At hovering the engines/propellers hold the pilot, not the opposite.



At high speed cruising, the pilot is actually lying on an a relaxing air mattress.

Thanks
Manolis Pattakos

[Tommy Cookers]

isn't the GEN H4 yaw control rather by inertial reaction ? (to the 'braking' torque)
of course any electrical machine/device already driven by the shaft is a simple means of generating such +- torque(s)


regarding the previously-mentioned automatic adjustment of 'propeller' (or 'proprotor') pitch .....
isn't this what has been the normal way of propellers for 80 years ?

(how/why ?) is something desired beyond this existing range of capabilities ?

(as I said a year ago) today (for 'recreational' aircraft anyway) there's (some anyway) such capability without moving parts
by suitably 'tailored' propeller structural properties available from use of composite materials

proper propeller maps seem irritatingly rare ...

oddly the standard 'public teaching' still seems to be 150 year old Froude 'actuator disc' propeller theory ....
which (saying efficiency at zero forward speed is zero) seems to show that propellers can't move aircraft (or boats) from rest
though non-flyers all convince themselves (wrongly) that full thrust is applied from rest

many assumptions about propeller blade 'stalling' are wrong
due to stream 'inrush' - and blade sections/Re No that develop LE bubble but resume high Cl at high AoA

using the term engine stall is unhelpful - it is seemingly impossible and so regarded
though I have done it (stalled the engine at touchdown - presumably by wrong-footing the pitch regulation)
also I have HOGE'd fixed-wing aircraft (maintaining c.65 deg pitch attitude and height)

[PlatinumZealot]

@Manolis.

The JetMan is extremely strong and fit.
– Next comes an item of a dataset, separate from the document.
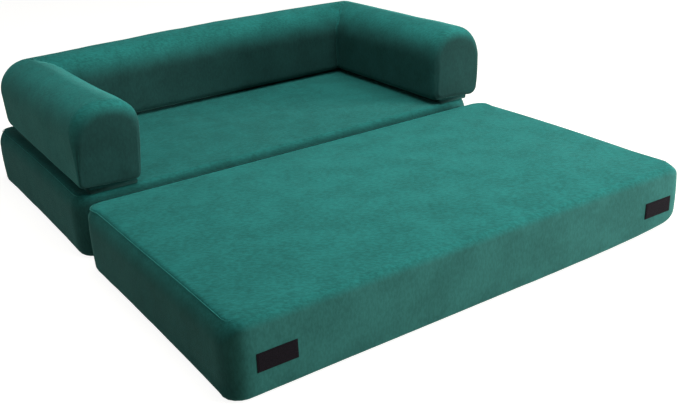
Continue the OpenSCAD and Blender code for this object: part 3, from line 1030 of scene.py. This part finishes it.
# %% Foam cores
FOAM_ROWS = ((0.042, 0.0), (0.021, 0.05), (0.007, 0.16), (0.0, 0.30), (0.0, 0.62), (0.005, 0.80),
             (0.012, 0.91), (0.022, 0.97), (0.036, 1.0))
FOAM_IN = 0.026
FOAM_BACK = 0.048
JOIN_GAP = 0.0004
FOAM_STEPS = 12
FOAM_BENDS = 9


def mattress_foam(body):
    low, high, middle, half_x, half_y = box_of(body + "_foam_core")
    points = []
    for inset, share in FOAM_ROWS:
        z = low.z + (high.z - low.z) * share
        points += [Vector((p.x, p.y, z))
                   for p, _ in outline_points(half_x, half_y, [inset] * RIM, 0.0, body)]
    faces = ring_faces(len(FOAM_ROWS), RIM)
    for first, z in ((0, low.z), (len(points) - RIM, high.z)):
        faces += grid_faces(first, len(points))
        points += [Vector((p.x, p.y, z)) for p in grid_inside(points[first:first + RIM])]
    centre = Vector((middle.x, middle.y, 0))
    piece = finish_mesh(body + "_foam", [p + centre for p in points], faces, foam)
    fit(piece, body + "_foam_core", body)


def cut_in(pairs):
    """The section drawn in towards its middle by the thickness of the cover."""
    return [p - (p - PANEL_MIDDLE).normalized() * FOAM_IN for p in pairs]


def arm_foam_rings(side):
    first, last = arm_front + FOAM_BACK, back_rear - half_arm
    rings = []
    for share in np.linspace(0, 1, FOAM_STEPS)[:-1]:
        pairs = cut_in(section(*between(FRONT_SHAPES[side], REAR_SHAPE, share)))
        rings.append([place(side, first + (last - first) * share, p) for p in pairs])
    return rings + [bend_ring(side, a, cut_in(rear_section)) for a in np.linspace(0, QUARTER, FOAM_BENDS)]


def back_foam_rings():
    reach = span - JOIN_GAP
    return [back_ring(x, cut_in(rear_section)) for x in np.linspace(-reach, reach, FOAM_STEPS)]


for body in ("rear", "front"):
    mattress_foam(body)
for name, rings in (("left_arm_foam", arm_foam_rings(-1)), ("right_arm_foam", arm_foam_rings(1)),
                    ("back_foam", back_foam_rings())):
    fit(finish_mesh(name, *tube(rings), foam), name + "_core", "bolster")
print("five foam cores")

# %% [markdown]
# The hinge is only a strip of the cover's own velvet, sewn to both top seams. It hangs in a shallow
# bow in the gap, in shade, so its velvet is a darker one. Its mesh is set in place in the scene, and
# the frame's strip is hidden.

# %% Hinge strip
STRIP_T = 0.002
STRIP_ROWS = 14
STRIP_COLUMNS = 80
STRIP_RIPPLE = (0.0012, 0.05, 7.7)
strip_low, strip_high, strip_middle, strip_half_x, strip_half_y = box_of("hinge_strip")
strip_bow = strip_high.z - strip_low.z - STRIP_T


def hinge_strip():
    n, m = STRIP_ROWS, STRIP_COLUMNS
    size, reach, seed = STRIP_RIPPLE
    points, faces = [], []
    for lift in (0, -STRIP_T):
        for x in np.linspace(strip_low.x, strip_high.x, m):
            for t in np.linspace(-1, 1, n):
                hang = (size * soft_waves((x, t, 0), reach, seed) - strip_bow) * (1 - t * t)
                points.append(Vector((x, strip_middle.y + strip_half_y * t, strip_high.z + lift + hang)))
    layer = n * m
    for a in range(m - 1):
        for i in range(a * n, a * n + n - 1):
            j = layer + i
            faces += [(i, i + 1, i + n + 1, i + n), (j, j + n, j + n + 1, j + 1)]
        faces += [(i, i + n, layer + i + n, layer + i) for i in (a * n, a * n + n - 1)]
    for b in range(n - 1):
        faces += [(i, i + 1, layer + i + 1, layer + i) for i in (b, (m - 1) * n + b)]
    return finish_mesh("hinge_strip_velvet", points, faces, strip_velvet)


strip = hinge_strip()
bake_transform(strip)
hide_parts("hinge_strip")

# %% [markdown]
# The two straps behind the bolster are flat webbing. Each leaves the base pad, lies over the rear
# seam and hangs down to its pad. They are modelled as a folded ribbon, which is set in place in the
# scene while the frame's straps are hidden.

# %% Straps
STRAP_T = 0.002
STRAP_BEND = 0.028
STRAP_COLUMNS = 12


def strap_rings(low, high):
    middle_y, middle_z = high.y - STRAP_BEND, high.z - STRAP_BEND
    r = STRAP_BEND - STRAP_T / 2
    path = [(y, middle_z + r) for y in np.linspace(low.y, middle_y, 8)[:-1]]
    path += [(middle_y + r * sin(a), middle_z + r * cos(a)) for a in np.linspace(0, QUARTER, 9)]
    path += [(middle_y + r, z) for z in np.linspace(middle_z, low.z, 10)[1:]]
    xs = np.linspace(low.x, high.x, STRAP_COLUMNS)
    for i, (y, z) in enumerate(path):
        before, after = path[max(i - 1, 0)], path[min(i + 1, len(path) - 1)]
        along = Vector((after[0] - before[0], after[1] - before[1])).normalized()
        out = Vector((0, -along.y, along.x)) * STRAP_T / 2
        row = [Vector((x, y, z)) for x in xs]
        yield [p + out for p in row] + [p - out for p in row[::-1]]


def strap(side):
    low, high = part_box("strap_" + side)
    points, faces = tube(list(strap_rings(low, high)))
    piece = finish_mesh("strap_webbing_" + side, points, faces, webbing, smooth=False)
    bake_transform(piece)
    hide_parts("strap_" + side)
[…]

The average person with weak core strength will find it hard to last more than a few minutes.

Why not use the Gen-H4 method? It seems easy to operate.

[tok-tokkie]

@Manolis.

The JetMan is extremely strong and fit. The average person with weak core strength will find it hard to last more than a few minutes.

Why not use the Gen-H4 method? It seems easy to operate.

I must say I agree about using the H4 method. As I recall it was included in your early proposals.